- **YOUR TASK**: Print the lines beginning with the one that contains "plate.name = 'steel_plate';" and ending with the one that contains "CAD_LOW, CAD_HIGH = object_bounds()", exactly, both included, and no other lines.

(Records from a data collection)
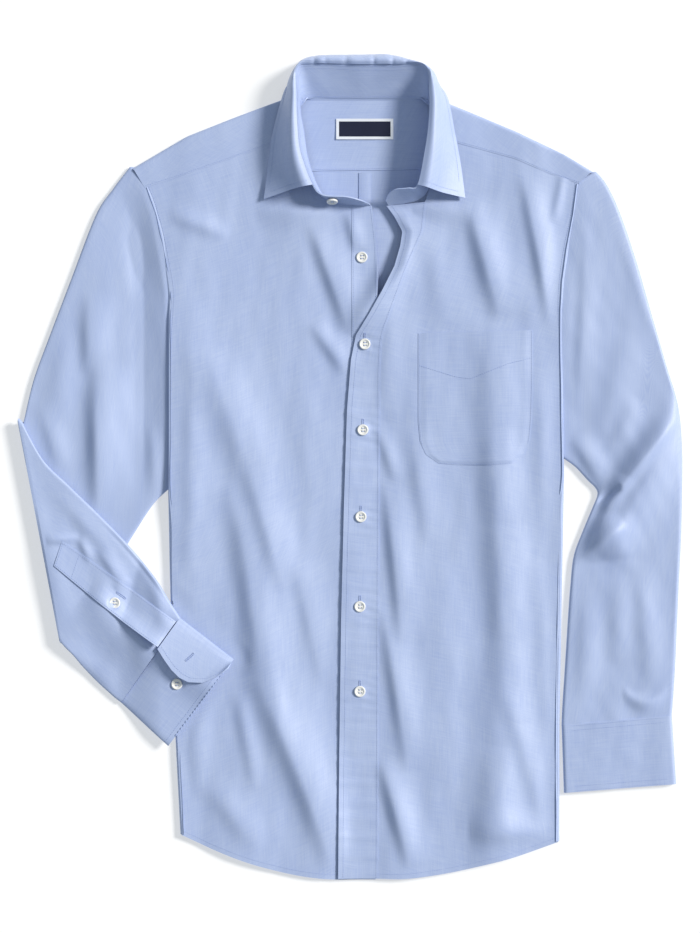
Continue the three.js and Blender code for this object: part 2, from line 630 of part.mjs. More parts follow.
// Collar stand and fall
const STAND_STEPS = 40;
const standGrid = [];
for (let i = 0; i <= STAND_STEPS; i += 1) {
  const row = rowAt(STAND, (i / STAND_STEPS) * (STAND.length - 1));
  const seam = point(row.seamX, row.seamY, row.seamZ);
  standGrid.push([0, 0.5, 1].map((t) => seam.clone().lerp(point(row.topX, row.topY, row.topZ), t)));
}
const collarStand = add('collar_stand', sheet(standGrid, CLOTH, 0.5), cloth);

const FALL_STEPS = 34;
const FALL_ACROSS = 7;
const FALL_SEAT = 1.8;
const ROLL_RISE = 2;
const ON_TABLE = 0.7;
const CREST_SHARE = 0.35;
const fallGrid = [];
for (let i = 0; i <= FALL_STEPS; i += 1) {
  const row = rowAt(FALL, (i / FALL_STEPS) * (FALL.length - 1));
  const stand = rowAt(STAND, row.along);
  const root = point(stand.topX, stand.topY, stand.topZ + FALL_SEAT);
  const out = point(row.outX, row.outY, row.outZ);
  const edge = point(row.edgeX, row.edgeY, row.edgeZ);
  const crest = root.clone().lerp(out, CREST_SHARE);
  crest.z = root.z + ROLL_RISE;
  const tuck = clamp(row.tuck, 0, 1);
  const foot = out.clone().lerp(edge, lerp(0.5, 0.08, tuck));
  foot.z = lerp(edge.z, out.z, lerp(0.45, 0.1, tuck));
  const across = new THREE.CatmullRomCurve3([root, crest, out, foot, edge], false, 'centripetal');
  fallGrid.push(Array.from({ length: FALL_ACROSS + 1 }, (_, k) => {
    const p = across.getPoint(k / FALL_ACROSS);
    p.z = Math.max(p.z, ON_TABLE);
    return p;
  }));
}
add('collar_fall', sheet(fallGrid, CLOTH, 0.5), cloth);

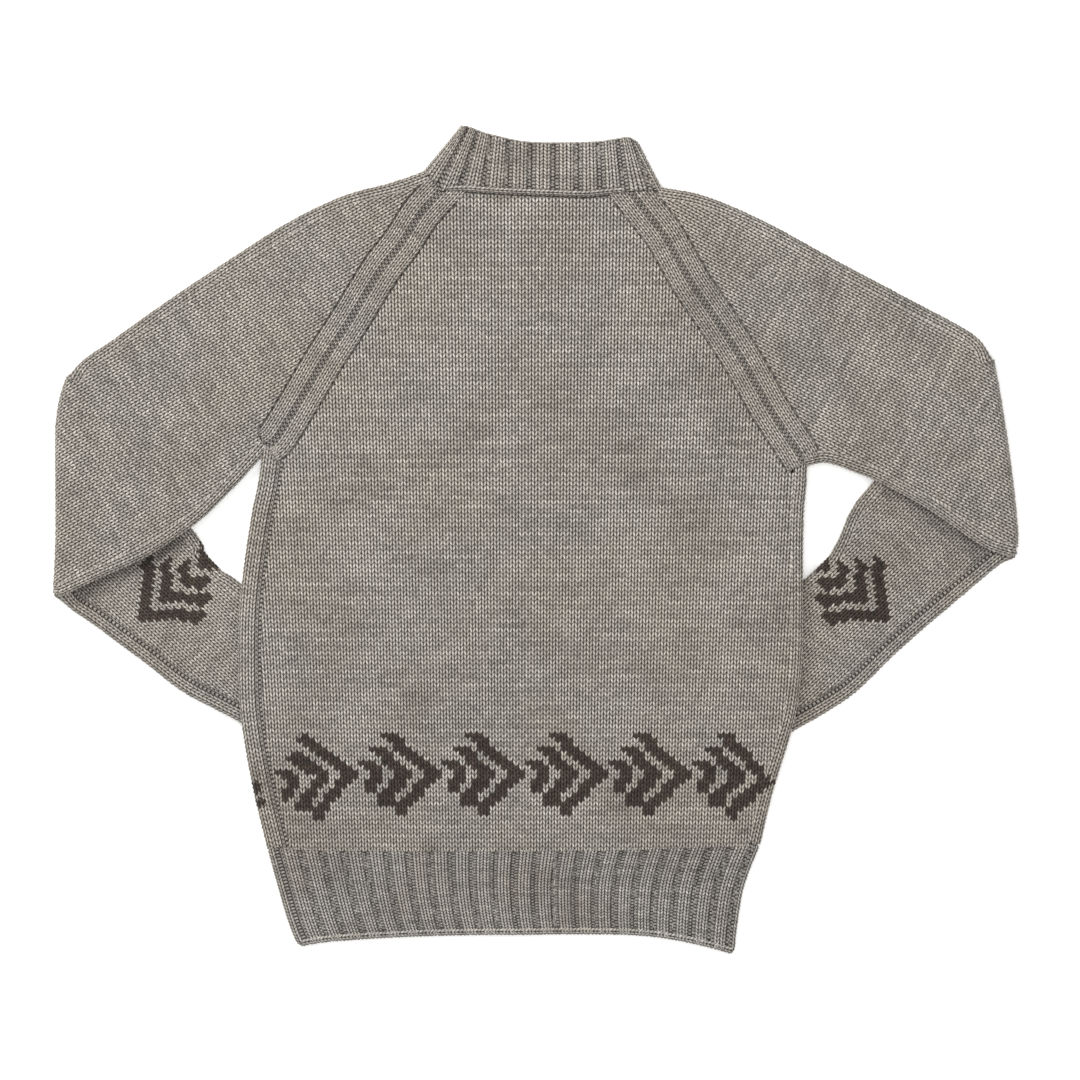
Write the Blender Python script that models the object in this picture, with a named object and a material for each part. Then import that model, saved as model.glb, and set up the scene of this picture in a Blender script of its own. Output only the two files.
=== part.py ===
"""Zip-up raglan sweater in heavy knit, laid face down with its sleeves folded under its body.

The back shows on top, with the collar at +Y. The fronts and their closed zip lie underneath.
"""

import math

import bpy
from mathutils import Matrix, Vector

MM = 0.001

# Plan middle of the laid garment, moved to the origin, in millimetres
MIDDLE = Vector((0.07, 0.18, 0.0))

# Cloth thickness and the clear spaces between its layers, in millimetres
WALL = 3.0
TUBE_GAP = 0.6
SEAM_GAP = 0.3
HALF_SEAM = SEAM_GAP / 2
HALF_GAP = TUBE_GAP / 2
EDGE = HALF_GAP + WALL
TUBE_HEIGHT = 2 * WALL + TUBE_GAP

# How high the sleeve folded underneath lifts what lies on it, and how softly, in millimetres
LIFT = TUBE_HEIGHT + 0.6
LIFT_MARGIN = 12.0
LIFT_RAMP = 85.0
CREASE_SWELL = 2.0
CREASE_SPREAD = 22.0

# Side seams: how far each lies in from its fold, on the back at the left and under the right side
LEFT_WRAP = 11.0
RIGHT_WRAP = 8.0

# Zip across the fronts, in millimetres
ZIP_TOP = Vector((1.0, 290.0))
ZIP_BOTTOM = Vector((-16.5, -354.0))
ZIP_EDGE = 5.0
ZIP_RAISE = 1.0
ZIP_RAISE_RAMP = 16.0
RIDGE = 2.5
RIDGE_HALF = 3.0
RIDGE_RAMP = 31.0
RIDGE_END = 292.0
RIDGE_FADE = 26.0
SLIDER_AT = 7.0
SLIDER_BUMP = 1.4
SLIDER_SPREAD = 24.0
CHAIN_Z = 4.55
TAPE_Z = 4.3
TAPE_THICK = 0.5

# Where the collar's back has no front under it, it drops to the surface
FLOOR_REST = 0.25
DROP_START = 6.0
DROP_RAMP = 30.0
DROP_FADE = 25.0
NECK_LINE = 315.0

# Raglan band and ribs: relief over the plain wall, in millimetres
BAND = 20.0
RAGLAN_RELIEF = (
    # distance from seam, height
    (0.0, -0.8),
    (4.5, -0.8),
    (6.0, 1.0),
    (15.5, 1.0),
    (17.0, -0.8),
    (BAND, 0.0),
)
RIB_HIGH = 0.8
RIB_LOW = -0.8
RIB_STEPS = ((0.0, RIB_LOW), (0.10, RIB_HIGH), (0.48, RIB_HIGH), (0.58, RIB_LOW))
WELT_RIBS = 22
NECK_RIBS = 8

# Outline of the body, from the welt seam up to the underarm: x, y in millimetres
LEFT_SIDE = (
    (-242, -277), (-253, -230), (-261, -187), (-266, -148), (-267, -100),
    (-266, -60), (-262, -20), (-255, 27), (-250, 52), (-247, 75),
)
RIGHT_SIDE = (
    (203, -274), (213, -230), (226, -187), (235, -154), (240, -110),
    (241, -60), (241, -10), (242, 27), (244, 48), (245, 67),
)
LEFT_WELT_SIDE = ((-214, -366), (-220, -352), (-226, -334), (-234, -306), (-242, -278))
RIGHT_WELT_SIDE = ((180, -372), (182, -350), (187, -318), (194, -296), (203, -275))
WELT_SEAM = ((-239, -278), (-122, -279), (58, -278), (200, -274))
HEM = (
    (-211, -366), (-189, -361), (-149, -358), (-77, -355),
    (58, -354), (112, -357), (153, -365), (177, -372),
)

# Raglan seams from the underarm up to the neck: x, y in millimetres
LEFT_RAGLAN = ((-233, 93), (-213, 125), (-191, 162), (-167, 199), (-140, 243), (-120, 269), (-104, 294))
RIGHT_RAGLAN = ((233, 85), (211, 119), (189, 158), (165, 196), (140, 233), (118, 272), (103, 292))
RAGLAN_TOP_BACK = (85, 315)
RAGLAN_TOP_FRONT = (91, 308)

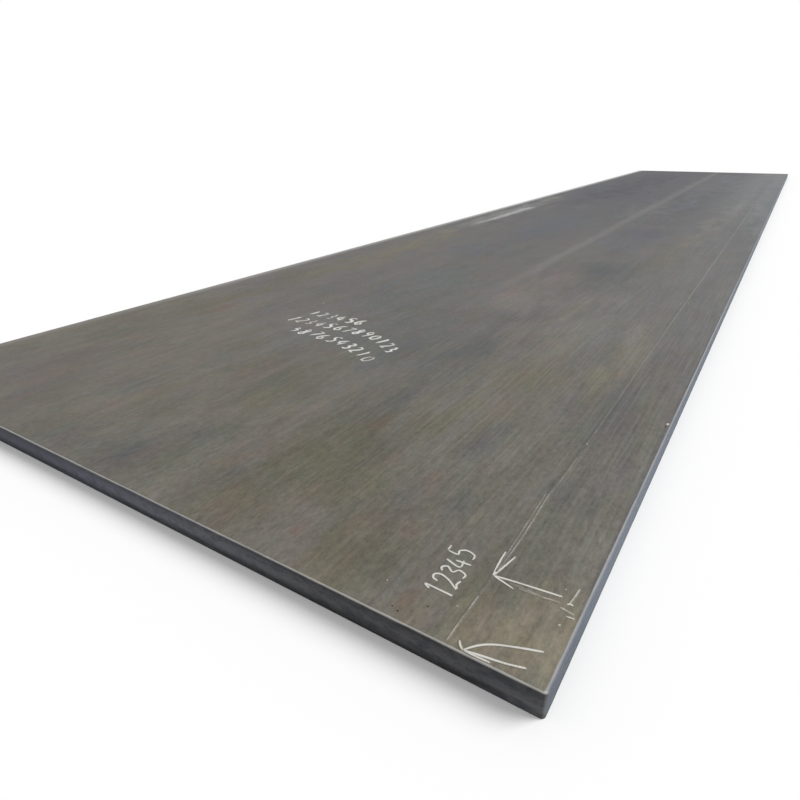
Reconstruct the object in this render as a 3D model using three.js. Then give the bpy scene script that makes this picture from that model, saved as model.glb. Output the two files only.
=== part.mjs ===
// A heavy hot-rolled steel plate, flame-cut to size on all four sides and lying flat.
// Millimetres. +X is the rolling direction, +Y crosses the plate and +Z is up.
// The origin is the centre of the underside.

import * as THREE from 'three';

// The finished plate
const LENGTH = 12150;
const WIDTH = 2500;
const THICKNESS = 60;

// The cut faces. The torch melts the top arris round, washes a shallow hollow into the face
// below it, and leaves an upright land down to the underside.
const SIDE_ARRIS_RADIUS = 6.5; // top arris along each long side, cut slowly
const END_ARRIS_RADIUS = 3.5; // top arris across each end
const BOTTOM_ARRIS_RADIUS = 1.5; // underside arris, with its dross knocked off
const LAND_HEIGHT = 20; // upright land above the bottom arris
const HOLLOW_DEPTH = 1.2; // at the deepest part of the hollow
const HOLLOW_DROP = 8; // from the top face down to the hollow's upper rim
const CORNER_RADIUS = 2; // plan corner of the top face, inside its arrises

// Facets
const ARRIS_STEPS = 8; // along a quarter round
const HOLLOW_STEPS = 14; // down the hollow
const CORNER_STEPS = 4; // for getPoints, which doubles it on an arc
const FINEST_STEP = 0.05; // levels closer than this are one level

const PLATE_COLOUR = 0x75736d;

const HOLLOW_BOTTOM_Z = BOTTOM_ARRIS_RADIUS + LAND_HEIGHT;
const HOLLOW_TOP_Z = THICKNESS - HOLLOW_DROP;

// How far a quarter round of this radius sets the face back at a height above its lower tangent.
function roundSetback(radius, height) {
  const rise = THREE.MathUtils.clamp(height, 0, radius);
  return radius - Math.sqrt(radius ** 2 - rise ** 2);
}

// The hollow is one full swing of a cosine between its rims, so that it runs out smoothly.
function hollowSetback(z) {
  const share = (z - HOLLOW_BOTTOM_Z) / (HOLLOW_TOP_Z - HOLLOW_BOTTOM_Z);
  const inside = share > 0 && share < 1;
  return inside ? (HOLLOW_DEPTH / 2) * (1 - Math.cos(2 * Math.PI * share)) : 0;
}

// How far a cut face lies inside the plate's largest outline at height z.
function faceSetback(z, topRadius) {
  const bottom = roundSetback(BOTTOM_ARRIS_RADIUS, BOTTOM_ARRIS_RADIUS - z);
  const top = roundSetback(topRadius, z - (THICKNESS - topRadius));
  return bottom + hollowSetback(z) + top;
}

// The heights at which a cut face bends, from the underside up.
function faceLevels() {
  const levels = [];
  for (let i = 0; i <= ARRIS_STEPS; i += 1) {
    const drop = 1 - Math.sin((Math.PI / 2) * (i / ARRIS_STEPS));
    levels.push(BOTTOM_ARRIS_RADIUS * drop);
    levels.push(THICKNESS - SIDE_ARRIS_RADIUS * drop);
    levels.push(THICKNESS - END_ARRIS_RADIUS * drop);
  }
  for (let i = 0; i <= HOLLOW_STEPS; i += 1) {
    levels.push(THREE.MathUtils.lerp(HOLLOW_BOTTOM_Z, HOLLOW_TOP_Z, i / HOLLOW_STEPS));
  }
  levels.sort((a, b) => a - b);
  const between = levels.filter((z, i) => {
    const below = i > 0 ? levels[i - 1] : 0;
    return z - Math.max(below, 0) > FINEST_STEP && THICKNESS - z > FINEST_STEP;
  });
  return [0, ...between, THICKNESS];
}

// The plate's plan outline with its ends and sides set back, counter-clockwise. The four
// corner arcs keep their centres, so that every level has the same points in the same order.
function outlineAt(endSetback, sideSetback) {
  const centreInset = CORNER_RADIUS + Math.max(SIDE_ARRIS_RADIUS, END_ARRIS_RADIUS);
  const cx = LENGTH / 2 - centreInset;
  const cy = WIDTH / 2 - centreInset;
  const rx = centreInset - endSetback;
  const ry = centreInset - sideSetback;
  const quarter = Math.PI / 2;
  const outline = new THREE.Path();
  outline.absellipse(cx, cy, rx, ry, 0, quarter);
  outline.absellipse(-cx, cy, rx, ry, quarter, 2 * quarter);
  outline.absellipse(-cx, -cy, rx, ry, 2 * quarter, 3 * quarter);
  outline.absellipse(cx, -cy, rx, ry, 3 * quarter, 4 * quarter);
  return outline.getPoints(CORNER_STEPS);
}

// A closed solid through a stack of outlines, each given as { z, points }.
function loftBetween(rings) {
  const count = rings[0].points.length;
  const positions = rings.flatMap(({ z, points }) => points.flatMap((p) => [p.x, p.y, z]));
  const faces = [];
  for (let level = 0; level + 1 < rings.length; level += 1) {
    for (let i = 0; i < count; i += 1) {
      const next = (i + 1) % count;
      const lower = level * count;
      const upper = lower + count;
      faces.push(lower + i, lower + next, upper + next);
      faces.push(lower + i, upper + next, upper + i);
    }
  }
  const top = (rings.length - 1) * count;
  const lidFaces = THREE.ShapeUtils.triangulateShape(rings[0].points, []);
  for (const [a, b, c] of lidFaces) {
    faces.push(a, c, b);
    faces.push(top + a, top + b, top + c);
  }
  const geometry = new THREE.BufferGeometry();
  geometry.setAttribute('position', new THREE.Float32BufferAttribute(positions, 3));
  geometry.setIndex(faces);
  geometry.computeVertexNormals();
  return geometry;
}

function makeSteelPlate() {
  const rings = faceLevels().map((z) => ({
    z,
    points: outlineAt(faceSetback(z, END_ARRIS_RADIUS), faceSetback(z, SIDE_ARRIS_RADIUS)),
  }));
  const millScale = new THREE.MeshStandardMaterial({
    color: PLATE_COLOUR,
    roughness: 0.6,
    metalness: 0.5,
  });
  const plate = new THREE.Mesh(loftBetween(rings), millScale);
  plate.name = 'steel_plate';
  return plate;
}

const part = new THREE.Group();
part.add(makeSteelPlate());

export default part;
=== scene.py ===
"""A hot-rolled steel plate, flame-cut on all four sides, with its mill scale and chalk marks.

Everything is in metres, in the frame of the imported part: +X is the rolling direction, +Y
crosses the plate, +Z is up, and the origin is the centre of the underside.
"""

import math

import bpy
import numpy as np
from bpy.props import FloatProperty, FloatVectorProperty, PointerProperty, StringProperty
from mathutils import Matrix, Vector


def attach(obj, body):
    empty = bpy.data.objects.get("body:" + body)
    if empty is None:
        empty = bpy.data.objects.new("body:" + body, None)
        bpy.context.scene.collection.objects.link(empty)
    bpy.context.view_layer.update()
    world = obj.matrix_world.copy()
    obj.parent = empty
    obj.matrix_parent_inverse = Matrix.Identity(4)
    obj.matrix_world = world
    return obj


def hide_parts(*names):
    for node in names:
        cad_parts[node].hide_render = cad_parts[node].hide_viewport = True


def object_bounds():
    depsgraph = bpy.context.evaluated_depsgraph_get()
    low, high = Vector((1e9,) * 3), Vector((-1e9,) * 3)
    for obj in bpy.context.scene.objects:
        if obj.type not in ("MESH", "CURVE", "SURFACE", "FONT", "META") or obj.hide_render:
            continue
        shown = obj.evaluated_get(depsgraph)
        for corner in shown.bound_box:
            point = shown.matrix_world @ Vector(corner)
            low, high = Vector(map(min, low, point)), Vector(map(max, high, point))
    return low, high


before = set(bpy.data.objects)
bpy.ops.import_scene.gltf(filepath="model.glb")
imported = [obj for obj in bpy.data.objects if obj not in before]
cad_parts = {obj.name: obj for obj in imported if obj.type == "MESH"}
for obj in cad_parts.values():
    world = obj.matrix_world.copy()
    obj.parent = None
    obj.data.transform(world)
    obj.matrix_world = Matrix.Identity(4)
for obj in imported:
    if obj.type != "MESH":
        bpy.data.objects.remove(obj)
CAD_LOW, CAD_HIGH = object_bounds()

bl_info = {
    "name": "Flame-cut steel plate",
    "version": (1, 0, 0),
    "blender": (4, 5, 0),
    "location": "3D View > Sidebar > Steel Plate",
    "description": "Builds a rolled steel plate with its cut faces, mill scale and chalk marks",
    "category": "Add Mesh",
}

MM = 0.001
BODY = "root"
PLATE_NODE = "steel_plate"

LENGTH, WIDTH, THICKNESS = CAD_HIGH - CAD_LOW
NEAR_END = CAD_LOW.x
RIGHT_SIDE = CAD_LOW.y

# Rings of points round the plate
CORNER_LINES = 4
CORNER_STEP = 1.5 * MM  # between two of the points round a corner
ARRIS_RINGS = 8
FACE_RINGS = 14
BOTTOM_RINGS = 4

# Where the grid lines of the rolled face crowd together: (place, closest gap, growth)
LENGTH_CROWDS = (
    (NEAR_END, 3.0 * MM, 0.05),
    (NEAR_END + 1.045, 2.5 * MM, 0.16),
    (NEAR_END + 0.62, 4.0 * MM, 0.22),
    (NEAR_END + 2.31, 4.0 * MM, 0.25),
    (CAD_HIGH.x, 5.0 * MM, 0.07),
)
WIDTH_CROWDS = (
    (RIGHT_SIDE, 3.0 * MM, 0.06),
    (CAD_HIGH.y, 5.0 * MM, 0.08),
)
WIDEST_GAP = 45.0 * MM
CROWD_SAMPLES = 40001

# What the torch leaves
ARRIS_SWAY = 0.07  # share by which the arris radius sways
RIPPLE_LAG = 8 * MM  # how far a ripple trails at the underside
BEAD_HEIGHT = 2.5 * MM  # of the dross on the bottom arris
NICKS = 26
NICK_REACH = 5 * MM  # below the rolled face

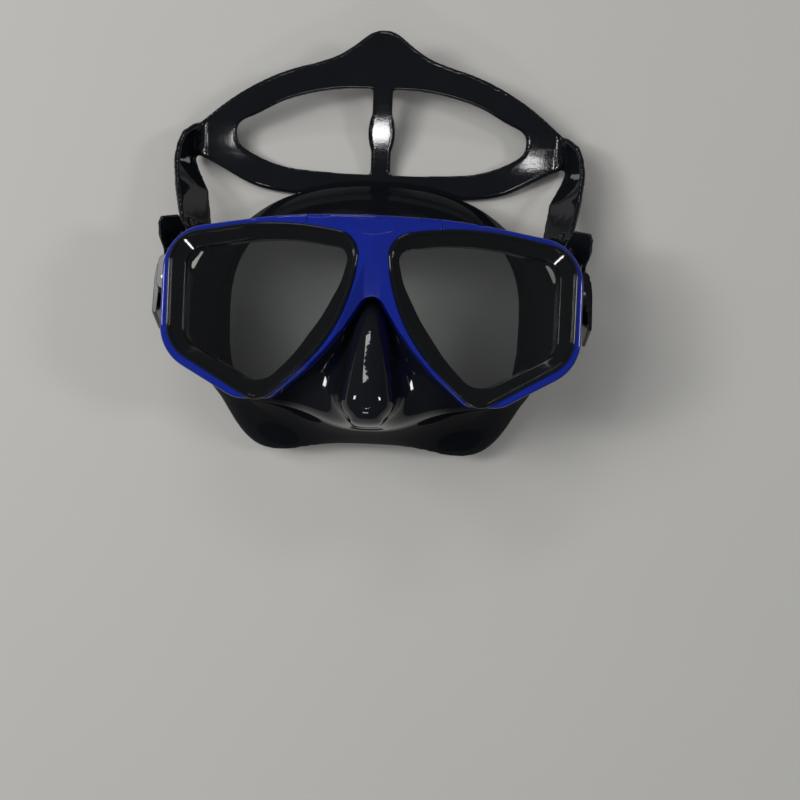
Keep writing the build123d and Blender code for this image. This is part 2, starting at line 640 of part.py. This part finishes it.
release_lever_left = mirrored(release_lever_right, "release_lever_left")
export_step(release_lever_left.part, "parts/release_lever_left.step")

with BuildPart() as lever_pin_right:
    with BuildSketch(pin_plane(lever_along, lever_x)):
        Circle(pin_radius)
    extrude(amount=cheek_outer, both=True)
lever_pin_right.part.label = "lever_pin_right"
export_step(lever_pin_right.part, "parts/lever_pin_right.step")

lever_pin_left = mirrored(lever_pin_right, "lever_pin_left")
export_step(lever_pin_left.part, "parts/lever_pin_left.step")

# ---- lever spring: a torsion coil round the lever's pin ------------------------------------
with BuildPart() as lever_spring_right:
    spring_length = spring_turns * spring_pitch
    spring_foot = pin_plane(lever_along, lever_x).offset(-spring_length / 2).origin
    with BuildLine() as coil:
        Helix(spring_pitch, spring_length, spring_radius, center=spring_foot, direction=-across_strap)
    with BuildSketch(Plane(origin=coil.line @ 0, z_dir=coil.line % 0)):
        Circle(spring_wire_radius)
    sweep()
lever_spring_right.part.label = "lever_spring_right"
export_step(lever_spring_right.part, "parts/lever_spring_right.step")

lever_spring_left = mirrored(lever_spring_right, "lever_spring_left")
export_step(lever_spring_left.part, "parts/lever_spring_left.step")
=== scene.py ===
import bpy
from math import pi, radians, sin
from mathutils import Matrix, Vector


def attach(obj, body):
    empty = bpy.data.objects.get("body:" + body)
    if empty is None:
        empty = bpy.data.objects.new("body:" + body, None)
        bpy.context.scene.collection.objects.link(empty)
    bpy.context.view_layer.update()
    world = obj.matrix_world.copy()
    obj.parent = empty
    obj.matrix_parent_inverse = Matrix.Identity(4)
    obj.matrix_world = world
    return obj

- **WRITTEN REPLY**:
  plate.name = 'steel_plate';
  return plate;
}

const part = new THREE.Group();
part.add(makeSteelPlate());

export default part;
=== scene.py ===
"""A hot-rolled steel plate, flame-cut on all four sides, with its mill scale and chalk marks.

Everything is in metres, in the frame of the imported part: +X is the rolling direction, +Y
crosses the plate, +Z is up, and the origin is the centre of the underside.
"""

import math

import bpy
import numpy as np
from bpy.props import FloatProperty, FloatVectorProperty, PointerProperty, StringProperty
from mathutils import Matrix, Vector


def attach(obj, body):
    empty = bpy.data.objects.get("body:" + body)
    if empty is None:
        empty = bpy.data.objects.new("body:" + body, None)
        bpy.context.scene.collection.objects.link(empty)
    bpy.context.view_layer.update()
    world = obj.matrix_world.copy()
    obj.parent = empty
    obj.matrix_parent_inverse = Matrix.Identity(4)
    obj.matrix_world = world
    return obj


def hide_parts(*names):
    for node in names:
        cad_parts[node].hide_render = cad_parts[node].hide_viewport = True


def object_bounds():
    depsgraph = bpy.context.evaluated_depsgraph_get()
    low, high = Vector((1e9,) * 3), Vector((-1e9,) * 3)
    for obj in bpy.context.scene.objects:
        if obj.type not in ("MESH", "CURVE", "SURFACE", "FONT", "META") or obj.hide_render:
            continue
        shown = obj.evaluated_get(depsgraph)
        for corner in shown.bound_box:
            point = shown.matrix_world @ Vector(corner)
            low, high = Vector(map(min, low, point)), Vector(map(max, high, point))
    return low, high


before = set(bpy.data.objects)
bpy.ops.import_scene.gltf(filepath="model.glb")
imported = [obj for obj in bpy.data.objects if obj not in before]
cad_parts = {obj.name: obj for obj in imported if obj.type == "MESH"}
for obj in cad_parts.values():
    world = obj.matrix_world.copy()
    obj.parent = None
    obj.data.transform(world)
    obj.matrix_world = Matrix.Identity(4)
for obj in imported:
    if obj.type != "MESH":
        bpy.data.objects.remove(obj)
CAD_LOW, CAD_HIGH = object_bounds()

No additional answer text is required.